EXERCISE =>
Everything from the line containing "Turn this picture" through the line containing "from build123d import *" must be quoted exactly; everything else is left out.

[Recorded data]
········

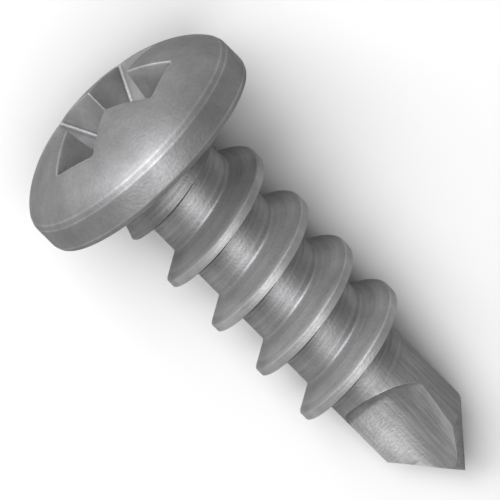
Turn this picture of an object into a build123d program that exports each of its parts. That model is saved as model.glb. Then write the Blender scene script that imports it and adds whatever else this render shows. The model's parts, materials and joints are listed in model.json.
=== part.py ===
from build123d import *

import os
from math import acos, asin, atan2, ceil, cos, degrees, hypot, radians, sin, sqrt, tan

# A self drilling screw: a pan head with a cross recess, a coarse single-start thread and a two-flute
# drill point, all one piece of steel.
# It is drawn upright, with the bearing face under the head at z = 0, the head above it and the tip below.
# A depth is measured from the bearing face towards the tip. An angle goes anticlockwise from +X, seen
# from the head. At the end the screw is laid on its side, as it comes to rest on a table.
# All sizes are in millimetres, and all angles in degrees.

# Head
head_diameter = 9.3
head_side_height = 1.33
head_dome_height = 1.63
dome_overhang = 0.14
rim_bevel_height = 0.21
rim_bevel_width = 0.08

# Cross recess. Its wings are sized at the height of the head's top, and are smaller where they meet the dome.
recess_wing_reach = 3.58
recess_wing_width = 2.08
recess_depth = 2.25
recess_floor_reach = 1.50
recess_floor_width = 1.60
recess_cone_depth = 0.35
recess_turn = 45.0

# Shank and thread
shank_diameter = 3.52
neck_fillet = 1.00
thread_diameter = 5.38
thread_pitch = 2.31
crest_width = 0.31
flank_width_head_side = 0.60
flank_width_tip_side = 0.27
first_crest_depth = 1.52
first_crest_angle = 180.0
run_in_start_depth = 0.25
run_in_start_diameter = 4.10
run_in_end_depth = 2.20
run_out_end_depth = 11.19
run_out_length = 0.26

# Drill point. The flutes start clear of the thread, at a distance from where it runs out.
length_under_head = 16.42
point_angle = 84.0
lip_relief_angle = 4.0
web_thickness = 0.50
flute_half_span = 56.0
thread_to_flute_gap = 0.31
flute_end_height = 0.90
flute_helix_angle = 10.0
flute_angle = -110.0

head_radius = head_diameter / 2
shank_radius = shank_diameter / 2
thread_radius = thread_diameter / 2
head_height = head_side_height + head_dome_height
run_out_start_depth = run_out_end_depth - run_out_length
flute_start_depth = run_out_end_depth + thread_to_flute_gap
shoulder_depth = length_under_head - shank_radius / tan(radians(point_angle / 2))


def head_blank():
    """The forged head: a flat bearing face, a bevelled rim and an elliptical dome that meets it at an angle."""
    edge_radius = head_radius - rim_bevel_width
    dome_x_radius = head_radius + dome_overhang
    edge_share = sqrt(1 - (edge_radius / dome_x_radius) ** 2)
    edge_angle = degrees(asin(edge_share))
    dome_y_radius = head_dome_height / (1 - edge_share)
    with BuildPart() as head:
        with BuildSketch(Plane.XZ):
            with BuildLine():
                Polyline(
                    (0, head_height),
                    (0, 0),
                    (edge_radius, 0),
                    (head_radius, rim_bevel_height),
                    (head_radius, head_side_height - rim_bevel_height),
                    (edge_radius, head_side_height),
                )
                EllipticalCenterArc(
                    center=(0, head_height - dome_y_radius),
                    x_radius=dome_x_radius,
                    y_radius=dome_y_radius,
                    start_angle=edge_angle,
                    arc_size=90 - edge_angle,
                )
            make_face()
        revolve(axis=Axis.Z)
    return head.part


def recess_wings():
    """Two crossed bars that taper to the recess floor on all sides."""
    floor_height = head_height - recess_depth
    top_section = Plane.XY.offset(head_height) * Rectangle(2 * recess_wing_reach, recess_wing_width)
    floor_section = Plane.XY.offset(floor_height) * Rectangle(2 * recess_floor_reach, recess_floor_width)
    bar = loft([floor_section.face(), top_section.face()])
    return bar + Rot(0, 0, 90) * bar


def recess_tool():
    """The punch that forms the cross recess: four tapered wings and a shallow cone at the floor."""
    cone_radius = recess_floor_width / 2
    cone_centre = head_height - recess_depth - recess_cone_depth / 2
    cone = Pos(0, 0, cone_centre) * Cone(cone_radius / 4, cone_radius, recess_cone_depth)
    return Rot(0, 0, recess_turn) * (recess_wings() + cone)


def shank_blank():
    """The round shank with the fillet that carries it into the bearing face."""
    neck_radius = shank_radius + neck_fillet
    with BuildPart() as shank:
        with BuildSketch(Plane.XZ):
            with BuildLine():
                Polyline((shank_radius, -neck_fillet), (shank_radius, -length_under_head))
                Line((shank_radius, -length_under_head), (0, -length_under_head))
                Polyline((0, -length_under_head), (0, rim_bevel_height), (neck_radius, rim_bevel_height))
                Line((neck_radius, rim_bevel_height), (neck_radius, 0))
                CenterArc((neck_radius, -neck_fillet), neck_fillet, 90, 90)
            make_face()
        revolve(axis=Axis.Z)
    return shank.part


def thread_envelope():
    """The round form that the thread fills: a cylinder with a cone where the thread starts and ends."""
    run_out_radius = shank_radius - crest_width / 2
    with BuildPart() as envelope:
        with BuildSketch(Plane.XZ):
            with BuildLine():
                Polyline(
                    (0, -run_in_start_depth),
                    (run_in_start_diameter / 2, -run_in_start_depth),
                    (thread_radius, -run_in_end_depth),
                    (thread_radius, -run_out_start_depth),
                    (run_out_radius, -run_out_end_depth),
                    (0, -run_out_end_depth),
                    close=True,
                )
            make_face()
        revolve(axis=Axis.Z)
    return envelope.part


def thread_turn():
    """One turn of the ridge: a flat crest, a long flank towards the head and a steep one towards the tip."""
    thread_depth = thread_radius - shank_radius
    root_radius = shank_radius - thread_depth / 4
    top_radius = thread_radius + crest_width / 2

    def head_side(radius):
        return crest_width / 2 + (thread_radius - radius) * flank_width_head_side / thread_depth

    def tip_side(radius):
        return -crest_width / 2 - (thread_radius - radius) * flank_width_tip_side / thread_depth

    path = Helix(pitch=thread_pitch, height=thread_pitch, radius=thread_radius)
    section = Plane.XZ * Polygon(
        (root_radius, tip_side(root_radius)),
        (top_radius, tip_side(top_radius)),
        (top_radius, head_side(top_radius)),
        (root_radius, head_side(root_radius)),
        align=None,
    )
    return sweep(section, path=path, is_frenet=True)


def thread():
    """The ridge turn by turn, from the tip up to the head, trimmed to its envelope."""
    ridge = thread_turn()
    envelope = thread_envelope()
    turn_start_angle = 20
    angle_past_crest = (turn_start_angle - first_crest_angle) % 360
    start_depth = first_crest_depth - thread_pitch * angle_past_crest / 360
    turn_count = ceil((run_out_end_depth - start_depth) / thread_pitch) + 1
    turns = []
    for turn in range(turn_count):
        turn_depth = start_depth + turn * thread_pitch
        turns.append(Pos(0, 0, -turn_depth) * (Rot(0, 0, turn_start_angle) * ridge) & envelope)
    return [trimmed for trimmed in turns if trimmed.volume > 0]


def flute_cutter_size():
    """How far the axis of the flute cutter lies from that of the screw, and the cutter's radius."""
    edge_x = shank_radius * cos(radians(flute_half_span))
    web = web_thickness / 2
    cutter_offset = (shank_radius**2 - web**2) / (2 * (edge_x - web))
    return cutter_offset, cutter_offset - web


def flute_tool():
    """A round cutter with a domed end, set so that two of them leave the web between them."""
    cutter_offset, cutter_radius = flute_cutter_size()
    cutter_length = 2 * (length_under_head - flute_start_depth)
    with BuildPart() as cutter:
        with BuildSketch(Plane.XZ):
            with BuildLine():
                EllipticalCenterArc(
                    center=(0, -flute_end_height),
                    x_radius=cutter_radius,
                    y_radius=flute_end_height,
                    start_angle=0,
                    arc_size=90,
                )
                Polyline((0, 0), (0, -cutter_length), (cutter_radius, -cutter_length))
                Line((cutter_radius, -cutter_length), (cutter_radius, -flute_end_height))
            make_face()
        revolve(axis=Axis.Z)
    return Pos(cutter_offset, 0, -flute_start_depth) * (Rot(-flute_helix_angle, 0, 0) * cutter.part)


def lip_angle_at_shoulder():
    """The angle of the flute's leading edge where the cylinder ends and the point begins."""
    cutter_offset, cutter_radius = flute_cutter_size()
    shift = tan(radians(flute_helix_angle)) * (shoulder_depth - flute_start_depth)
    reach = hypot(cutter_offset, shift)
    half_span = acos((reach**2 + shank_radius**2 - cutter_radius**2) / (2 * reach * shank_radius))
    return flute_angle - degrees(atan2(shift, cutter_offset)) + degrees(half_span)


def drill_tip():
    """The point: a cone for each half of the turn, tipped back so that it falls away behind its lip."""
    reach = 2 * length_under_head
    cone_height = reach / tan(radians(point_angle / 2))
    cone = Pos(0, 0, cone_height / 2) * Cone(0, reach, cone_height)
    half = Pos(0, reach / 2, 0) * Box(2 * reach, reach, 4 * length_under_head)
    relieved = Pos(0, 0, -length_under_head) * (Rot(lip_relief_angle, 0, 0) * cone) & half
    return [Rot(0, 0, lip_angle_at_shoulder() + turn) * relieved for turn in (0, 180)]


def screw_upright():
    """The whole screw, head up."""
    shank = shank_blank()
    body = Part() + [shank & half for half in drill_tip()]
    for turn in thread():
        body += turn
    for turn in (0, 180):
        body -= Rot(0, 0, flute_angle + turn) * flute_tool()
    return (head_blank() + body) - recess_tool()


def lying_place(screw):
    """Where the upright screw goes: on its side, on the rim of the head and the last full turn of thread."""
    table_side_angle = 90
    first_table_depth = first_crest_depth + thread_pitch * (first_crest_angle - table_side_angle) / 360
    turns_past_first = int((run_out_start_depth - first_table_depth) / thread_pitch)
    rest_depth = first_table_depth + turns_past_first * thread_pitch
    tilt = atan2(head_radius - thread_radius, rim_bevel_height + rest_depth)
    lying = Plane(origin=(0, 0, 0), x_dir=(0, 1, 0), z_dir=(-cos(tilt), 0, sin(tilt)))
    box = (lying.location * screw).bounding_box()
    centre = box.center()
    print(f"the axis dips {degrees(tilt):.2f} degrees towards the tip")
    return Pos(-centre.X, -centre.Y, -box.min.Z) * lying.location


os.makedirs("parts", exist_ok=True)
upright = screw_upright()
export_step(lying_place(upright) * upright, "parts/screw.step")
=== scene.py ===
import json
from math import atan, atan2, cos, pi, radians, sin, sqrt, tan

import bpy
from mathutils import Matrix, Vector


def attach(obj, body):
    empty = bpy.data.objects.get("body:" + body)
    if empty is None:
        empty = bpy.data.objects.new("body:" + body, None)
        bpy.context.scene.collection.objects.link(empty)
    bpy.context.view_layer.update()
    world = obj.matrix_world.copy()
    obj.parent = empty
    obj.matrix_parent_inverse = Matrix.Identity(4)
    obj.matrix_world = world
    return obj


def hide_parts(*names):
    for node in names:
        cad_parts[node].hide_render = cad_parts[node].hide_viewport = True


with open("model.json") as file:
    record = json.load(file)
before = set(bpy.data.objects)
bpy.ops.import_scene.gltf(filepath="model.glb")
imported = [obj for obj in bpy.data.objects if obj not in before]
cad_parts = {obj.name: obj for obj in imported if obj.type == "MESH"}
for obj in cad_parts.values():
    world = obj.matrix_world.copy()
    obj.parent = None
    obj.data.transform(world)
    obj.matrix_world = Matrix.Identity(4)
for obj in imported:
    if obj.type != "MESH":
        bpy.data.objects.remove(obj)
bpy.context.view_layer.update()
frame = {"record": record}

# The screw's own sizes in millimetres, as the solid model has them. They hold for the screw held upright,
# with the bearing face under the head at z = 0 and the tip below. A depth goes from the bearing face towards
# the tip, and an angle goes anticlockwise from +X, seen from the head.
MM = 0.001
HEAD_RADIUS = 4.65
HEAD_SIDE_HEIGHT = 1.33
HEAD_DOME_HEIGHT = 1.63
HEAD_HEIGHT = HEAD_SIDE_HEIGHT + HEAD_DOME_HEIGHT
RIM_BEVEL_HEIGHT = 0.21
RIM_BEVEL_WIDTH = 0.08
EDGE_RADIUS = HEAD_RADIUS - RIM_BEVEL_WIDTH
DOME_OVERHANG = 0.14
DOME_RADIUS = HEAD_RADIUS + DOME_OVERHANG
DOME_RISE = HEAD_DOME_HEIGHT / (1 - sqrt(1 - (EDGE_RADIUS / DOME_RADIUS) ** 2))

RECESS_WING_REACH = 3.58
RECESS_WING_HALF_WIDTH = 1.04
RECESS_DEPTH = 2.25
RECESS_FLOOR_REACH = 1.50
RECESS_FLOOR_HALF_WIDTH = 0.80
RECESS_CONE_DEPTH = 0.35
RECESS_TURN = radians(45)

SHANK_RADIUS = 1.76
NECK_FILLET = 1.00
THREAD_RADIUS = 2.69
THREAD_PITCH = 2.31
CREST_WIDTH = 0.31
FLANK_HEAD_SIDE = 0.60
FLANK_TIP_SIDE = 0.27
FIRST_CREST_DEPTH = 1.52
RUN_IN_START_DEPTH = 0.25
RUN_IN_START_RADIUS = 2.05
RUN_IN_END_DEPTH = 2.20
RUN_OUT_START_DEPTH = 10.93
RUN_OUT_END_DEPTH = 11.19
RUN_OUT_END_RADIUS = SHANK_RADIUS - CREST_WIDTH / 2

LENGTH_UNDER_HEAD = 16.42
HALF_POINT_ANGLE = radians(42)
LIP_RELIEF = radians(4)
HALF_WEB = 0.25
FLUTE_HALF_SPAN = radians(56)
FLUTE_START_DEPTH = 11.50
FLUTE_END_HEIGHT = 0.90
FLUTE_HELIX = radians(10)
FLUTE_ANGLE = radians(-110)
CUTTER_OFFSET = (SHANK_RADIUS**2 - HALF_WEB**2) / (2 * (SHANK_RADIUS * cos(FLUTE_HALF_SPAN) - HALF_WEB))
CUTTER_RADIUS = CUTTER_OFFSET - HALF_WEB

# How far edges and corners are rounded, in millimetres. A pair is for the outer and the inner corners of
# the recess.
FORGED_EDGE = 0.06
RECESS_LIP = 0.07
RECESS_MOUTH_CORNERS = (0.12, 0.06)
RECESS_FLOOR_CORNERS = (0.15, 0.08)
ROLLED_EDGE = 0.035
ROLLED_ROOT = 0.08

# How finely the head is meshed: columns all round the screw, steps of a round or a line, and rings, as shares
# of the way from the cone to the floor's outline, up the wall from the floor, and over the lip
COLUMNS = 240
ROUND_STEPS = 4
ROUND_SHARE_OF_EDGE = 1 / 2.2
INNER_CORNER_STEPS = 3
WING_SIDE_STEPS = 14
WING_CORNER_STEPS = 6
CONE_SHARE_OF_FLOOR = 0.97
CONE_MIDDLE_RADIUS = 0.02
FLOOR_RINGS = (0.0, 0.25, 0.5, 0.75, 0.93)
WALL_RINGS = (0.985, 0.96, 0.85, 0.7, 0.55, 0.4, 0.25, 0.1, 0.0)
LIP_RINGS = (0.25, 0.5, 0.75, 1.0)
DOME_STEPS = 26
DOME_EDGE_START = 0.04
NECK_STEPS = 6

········

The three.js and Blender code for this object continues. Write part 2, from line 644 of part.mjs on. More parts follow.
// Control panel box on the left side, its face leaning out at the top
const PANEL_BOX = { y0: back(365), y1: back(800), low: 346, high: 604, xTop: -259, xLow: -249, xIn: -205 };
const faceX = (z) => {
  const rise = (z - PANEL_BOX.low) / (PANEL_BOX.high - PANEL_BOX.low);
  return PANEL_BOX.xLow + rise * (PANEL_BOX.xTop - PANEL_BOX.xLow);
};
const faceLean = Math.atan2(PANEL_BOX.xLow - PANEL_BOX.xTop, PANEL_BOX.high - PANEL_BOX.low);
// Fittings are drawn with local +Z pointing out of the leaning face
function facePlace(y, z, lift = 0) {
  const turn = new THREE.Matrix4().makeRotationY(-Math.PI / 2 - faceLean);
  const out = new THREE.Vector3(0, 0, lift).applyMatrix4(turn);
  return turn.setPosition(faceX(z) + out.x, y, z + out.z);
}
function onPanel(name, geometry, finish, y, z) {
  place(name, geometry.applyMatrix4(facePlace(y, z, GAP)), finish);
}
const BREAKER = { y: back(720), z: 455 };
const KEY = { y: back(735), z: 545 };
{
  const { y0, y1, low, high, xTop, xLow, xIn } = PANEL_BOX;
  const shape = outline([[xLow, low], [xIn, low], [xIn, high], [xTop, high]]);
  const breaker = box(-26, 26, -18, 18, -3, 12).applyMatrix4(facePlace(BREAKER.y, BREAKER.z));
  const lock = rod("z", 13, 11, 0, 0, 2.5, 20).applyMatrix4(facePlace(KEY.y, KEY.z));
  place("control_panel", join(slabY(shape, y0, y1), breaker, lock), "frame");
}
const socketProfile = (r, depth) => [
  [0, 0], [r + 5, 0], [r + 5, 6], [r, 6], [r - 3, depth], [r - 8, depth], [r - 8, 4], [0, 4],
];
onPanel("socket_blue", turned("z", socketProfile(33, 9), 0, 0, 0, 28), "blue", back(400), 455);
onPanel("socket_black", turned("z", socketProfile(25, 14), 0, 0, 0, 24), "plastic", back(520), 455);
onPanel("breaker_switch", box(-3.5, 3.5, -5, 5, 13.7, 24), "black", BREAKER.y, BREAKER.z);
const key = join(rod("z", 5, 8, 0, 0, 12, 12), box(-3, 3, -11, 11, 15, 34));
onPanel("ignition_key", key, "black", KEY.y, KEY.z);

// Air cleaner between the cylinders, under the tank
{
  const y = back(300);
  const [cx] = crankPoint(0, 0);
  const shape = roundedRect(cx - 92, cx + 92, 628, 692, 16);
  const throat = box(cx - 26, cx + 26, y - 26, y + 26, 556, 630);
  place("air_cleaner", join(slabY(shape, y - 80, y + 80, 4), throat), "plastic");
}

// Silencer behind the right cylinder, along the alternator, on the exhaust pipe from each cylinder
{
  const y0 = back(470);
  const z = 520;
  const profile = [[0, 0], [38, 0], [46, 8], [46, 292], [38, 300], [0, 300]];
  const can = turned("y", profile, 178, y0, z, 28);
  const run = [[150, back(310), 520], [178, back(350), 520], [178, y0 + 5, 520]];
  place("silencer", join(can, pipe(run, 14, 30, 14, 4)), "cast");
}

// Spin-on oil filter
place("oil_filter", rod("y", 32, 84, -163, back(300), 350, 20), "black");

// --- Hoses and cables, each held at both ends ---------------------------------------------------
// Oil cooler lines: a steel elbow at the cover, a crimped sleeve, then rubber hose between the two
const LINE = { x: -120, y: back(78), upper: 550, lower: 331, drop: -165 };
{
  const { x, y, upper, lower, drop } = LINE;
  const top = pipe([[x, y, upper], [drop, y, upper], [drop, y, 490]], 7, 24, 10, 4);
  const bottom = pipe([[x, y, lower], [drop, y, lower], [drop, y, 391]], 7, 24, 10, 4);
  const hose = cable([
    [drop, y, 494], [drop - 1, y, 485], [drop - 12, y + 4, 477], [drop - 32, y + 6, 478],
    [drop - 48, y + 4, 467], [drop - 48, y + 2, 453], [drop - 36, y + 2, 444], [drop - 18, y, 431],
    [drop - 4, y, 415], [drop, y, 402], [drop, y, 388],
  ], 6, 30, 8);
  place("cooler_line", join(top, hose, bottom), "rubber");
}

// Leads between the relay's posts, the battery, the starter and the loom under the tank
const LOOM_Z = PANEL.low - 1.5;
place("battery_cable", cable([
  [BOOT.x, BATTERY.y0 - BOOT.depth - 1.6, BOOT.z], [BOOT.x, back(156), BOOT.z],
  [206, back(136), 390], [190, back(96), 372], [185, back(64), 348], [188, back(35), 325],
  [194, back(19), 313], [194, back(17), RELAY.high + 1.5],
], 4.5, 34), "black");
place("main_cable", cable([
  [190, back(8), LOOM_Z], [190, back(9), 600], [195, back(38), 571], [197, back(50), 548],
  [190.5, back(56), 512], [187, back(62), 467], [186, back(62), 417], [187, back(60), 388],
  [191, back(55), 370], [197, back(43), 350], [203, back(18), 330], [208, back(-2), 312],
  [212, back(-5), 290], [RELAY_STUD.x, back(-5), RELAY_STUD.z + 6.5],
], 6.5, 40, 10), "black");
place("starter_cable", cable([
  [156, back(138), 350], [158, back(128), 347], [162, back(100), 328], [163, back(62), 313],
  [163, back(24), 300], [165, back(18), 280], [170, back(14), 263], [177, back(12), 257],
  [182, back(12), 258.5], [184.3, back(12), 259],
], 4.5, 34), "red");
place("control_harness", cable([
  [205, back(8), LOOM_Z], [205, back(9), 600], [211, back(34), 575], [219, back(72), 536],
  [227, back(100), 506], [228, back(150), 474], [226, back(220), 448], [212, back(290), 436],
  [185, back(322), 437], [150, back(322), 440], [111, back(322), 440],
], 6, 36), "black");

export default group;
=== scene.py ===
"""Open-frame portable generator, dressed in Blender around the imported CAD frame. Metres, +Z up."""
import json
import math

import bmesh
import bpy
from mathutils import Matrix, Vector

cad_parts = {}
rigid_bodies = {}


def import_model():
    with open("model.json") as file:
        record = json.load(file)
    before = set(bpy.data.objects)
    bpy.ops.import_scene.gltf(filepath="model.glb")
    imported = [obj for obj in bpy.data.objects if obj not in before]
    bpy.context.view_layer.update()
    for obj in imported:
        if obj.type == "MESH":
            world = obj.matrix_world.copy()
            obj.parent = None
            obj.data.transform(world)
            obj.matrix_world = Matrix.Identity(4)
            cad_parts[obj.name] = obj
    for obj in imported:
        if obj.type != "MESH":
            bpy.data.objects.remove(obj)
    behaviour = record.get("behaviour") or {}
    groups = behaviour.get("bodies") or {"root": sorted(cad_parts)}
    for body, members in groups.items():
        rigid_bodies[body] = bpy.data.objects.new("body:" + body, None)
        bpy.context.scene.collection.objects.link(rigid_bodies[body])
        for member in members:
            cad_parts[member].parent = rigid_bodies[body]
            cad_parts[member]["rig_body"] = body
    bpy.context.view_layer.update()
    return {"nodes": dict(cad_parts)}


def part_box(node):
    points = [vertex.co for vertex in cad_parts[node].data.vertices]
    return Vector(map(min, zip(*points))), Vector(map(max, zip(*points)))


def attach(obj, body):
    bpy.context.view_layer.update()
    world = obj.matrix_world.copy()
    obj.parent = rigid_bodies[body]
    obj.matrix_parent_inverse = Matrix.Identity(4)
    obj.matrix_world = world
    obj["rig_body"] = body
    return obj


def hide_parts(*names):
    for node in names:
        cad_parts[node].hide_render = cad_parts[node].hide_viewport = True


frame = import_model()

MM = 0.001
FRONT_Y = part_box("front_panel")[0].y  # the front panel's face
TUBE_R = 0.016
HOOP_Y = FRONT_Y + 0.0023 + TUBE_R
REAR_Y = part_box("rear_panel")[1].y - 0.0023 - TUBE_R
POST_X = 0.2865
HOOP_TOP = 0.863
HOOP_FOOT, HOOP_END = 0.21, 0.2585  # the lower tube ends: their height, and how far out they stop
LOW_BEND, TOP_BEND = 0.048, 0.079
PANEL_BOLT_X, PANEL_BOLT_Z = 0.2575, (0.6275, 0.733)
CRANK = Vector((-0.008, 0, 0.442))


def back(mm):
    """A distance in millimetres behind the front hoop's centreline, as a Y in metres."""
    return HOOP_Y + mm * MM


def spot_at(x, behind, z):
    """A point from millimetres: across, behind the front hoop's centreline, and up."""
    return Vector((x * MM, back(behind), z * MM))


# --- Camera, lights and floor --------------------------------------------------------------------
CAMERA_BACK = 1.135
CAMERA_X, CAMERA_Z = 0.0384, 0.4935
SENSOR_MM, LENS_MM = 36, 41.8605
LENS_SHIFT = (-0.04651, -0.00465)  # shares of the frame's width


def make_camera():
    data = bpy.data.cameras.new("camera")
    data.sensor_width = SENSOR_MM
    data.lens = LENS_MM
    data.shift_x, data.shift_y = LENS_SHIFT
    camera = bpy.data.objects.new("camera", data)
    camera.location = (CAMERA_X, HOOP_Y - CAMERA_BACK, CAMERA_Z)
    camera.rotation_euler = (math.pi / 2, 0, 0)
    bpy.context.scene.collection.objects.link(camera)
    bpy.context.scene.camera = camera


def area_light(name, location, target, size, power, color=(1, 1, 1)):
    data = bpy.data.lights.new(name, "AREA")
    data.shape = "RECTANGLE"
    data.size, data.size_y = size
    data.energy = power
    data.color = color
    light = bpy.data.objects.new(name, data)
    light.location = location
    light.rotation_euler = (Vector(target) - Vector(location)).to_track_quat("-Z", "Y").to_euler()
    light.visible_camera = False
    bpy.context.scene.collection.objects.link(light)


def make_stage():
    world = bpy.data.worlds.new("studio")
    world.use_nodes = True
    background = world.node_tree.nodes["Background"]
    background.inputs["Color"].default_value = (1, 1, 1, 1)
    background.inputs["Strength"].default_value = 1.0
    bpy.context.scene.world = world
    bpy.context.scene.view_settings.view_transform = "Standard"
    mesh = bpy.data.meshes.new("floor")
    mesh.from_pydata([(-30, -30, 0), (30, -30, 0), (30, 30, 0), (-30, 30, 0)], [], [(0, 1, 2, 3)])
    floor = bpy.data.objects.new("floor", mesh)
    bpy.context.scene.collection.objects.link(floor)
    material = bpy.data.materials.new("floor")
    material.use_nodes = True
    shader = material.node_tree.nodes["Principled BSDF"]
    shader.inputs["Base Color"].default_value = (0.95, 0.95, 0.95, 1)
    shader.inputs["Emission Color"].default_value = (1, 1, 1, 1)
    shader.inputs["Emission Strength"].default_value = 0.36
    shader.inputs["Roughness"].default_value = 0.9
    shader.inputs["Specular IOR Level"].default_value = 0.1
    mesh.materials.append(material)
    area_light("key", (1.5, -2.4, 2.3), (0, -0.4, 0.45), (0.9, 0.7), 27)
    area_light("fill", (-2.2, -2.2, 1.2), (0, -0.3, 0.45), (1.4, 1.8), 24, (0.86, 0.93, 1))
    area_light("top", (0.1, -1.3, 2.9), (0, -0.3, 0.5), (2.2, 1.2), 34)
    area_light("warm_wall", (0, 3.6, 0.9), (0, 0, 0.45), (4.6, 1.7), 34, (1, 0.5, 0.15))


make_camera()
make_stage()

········

EXERCISE OUTPUT =>
Turn this picture of an object into a build123d program that exports each of its parts. That model is saved as model.glb. Then write the Blender scene script that imports it and adds whatever else this render shows. The model's parts, materials and joints are listed in model.json.
=== part.py ===
from build123d import *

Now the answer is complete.